Each SHDSL link provides up to 5.7 Mb/s of data. With 4 lines bonded together, that provides over 22 Mb/s of data at each Access Point. This is the best backhaul per Access Point in the industry.

What does line powered mean?

You do not have to "plug in" the SkyZhone Access Point. It gets its power from the same copper phone lines that deliver the data.

How is line powering done?

There are 4 phone lines for uplink and line powering. A minimum of 2 phone lines are required for power.

The Line Power shelf sits next to the MALC or other DSLAM and is connected via cable to each 24port SHDSL.bis EFM line card. The line card "injects" the power onto the loops along with the SHDSL.bis signals.

The diagram below shows the installation at the CO.

Does SkyZhone require less access points per square mile than a mesh network?

Typically, Yes. SkyZhone uses the IEEE 802.11n MIMO feature. As a result, the SkyZhone AP has an excellent receiver. It is able to detect the weak signals from the client device, such as a laptop, at a greater distance than access points that do not have the MIMO capability.

Also, the Access Points in a mesh network must be able to communicate with each other in order to form the mesh. Therefore, the units must be close enough to communicate at a reasonable speed.

The SkyZhone solution is principally a star network. Most network nodes have their own backhaul, and therefore has no need to communicate directly with the other Access Points. That means that the Access Points can be put further apart.

Does the SkyZhone use Mesh technology?

SkyZhone networks are primarily based on a star network design, where each Access Point has its own backhaul to the wired network.

However, SkyZhone also supports the Wireless Distribution System (WDS). This feature allows the access points to use the Wi-Fi interface for the backhaul. This allows an access point to be subtended from another access point. This is very similar to a mesh network. A true mesh network would have the routing protocols that allow each access point to discover the other access points in the network.

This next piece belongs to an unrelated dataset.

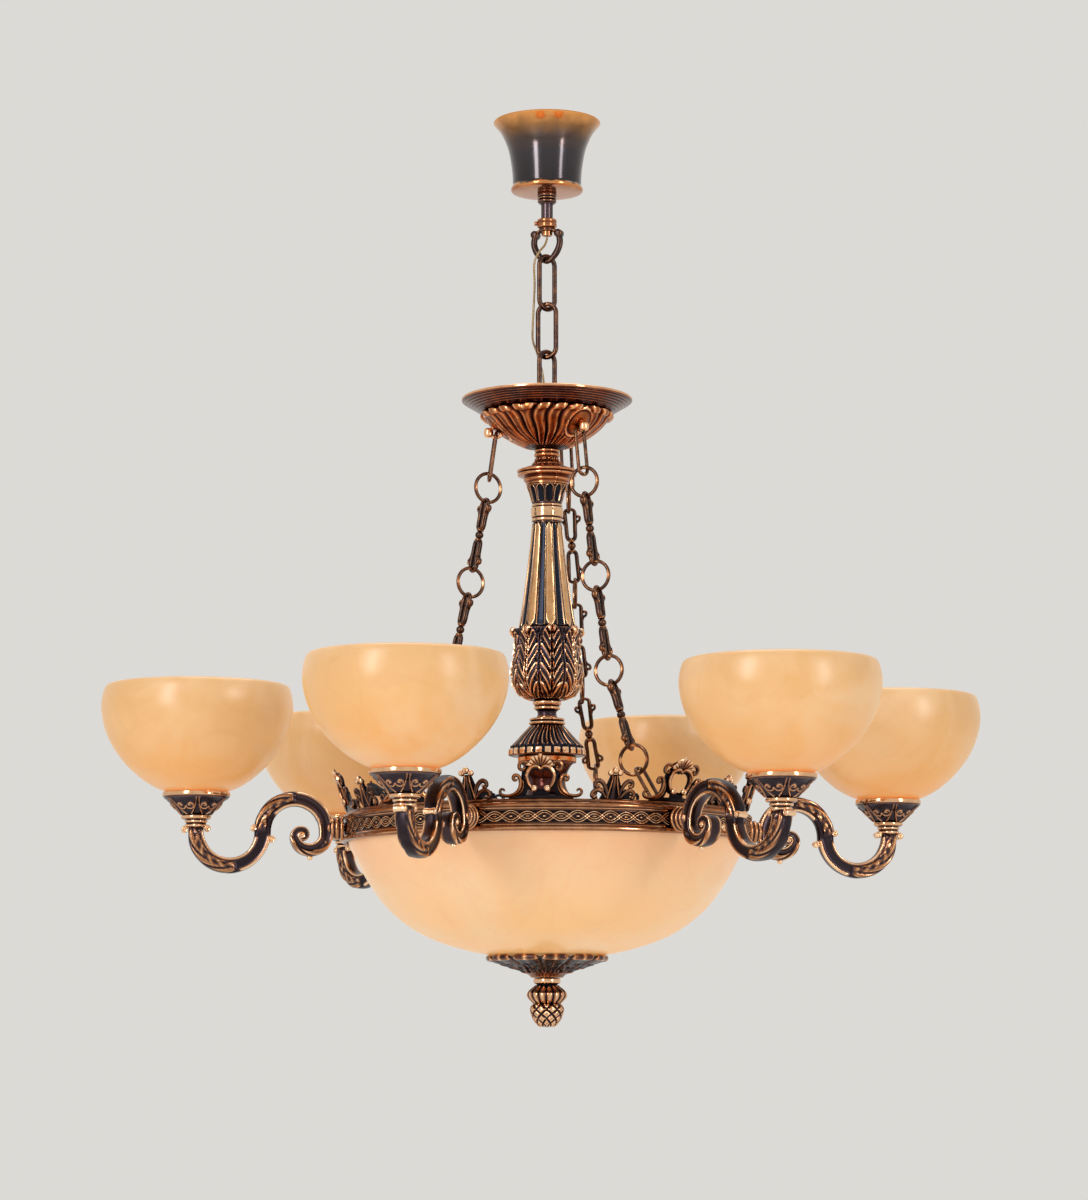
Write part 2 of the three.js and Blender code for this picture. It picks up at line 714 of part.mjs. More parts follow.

How does the performance of a SkyZhone system compare to a mesh network?

The SkyZhone system should perform noticeably better than the mesh network. The biggest advantage of the SkyZhone solution is the amount of backhaul. Each SkyZhone node will typically have at least 10 Mbps of backhaul to the wired network. This is considerably more capability than a mesh network would have since the nodes in a mesh network share a common backhaul. This performance difference will be very noticeable in networks that have video cameras or VoIP phones.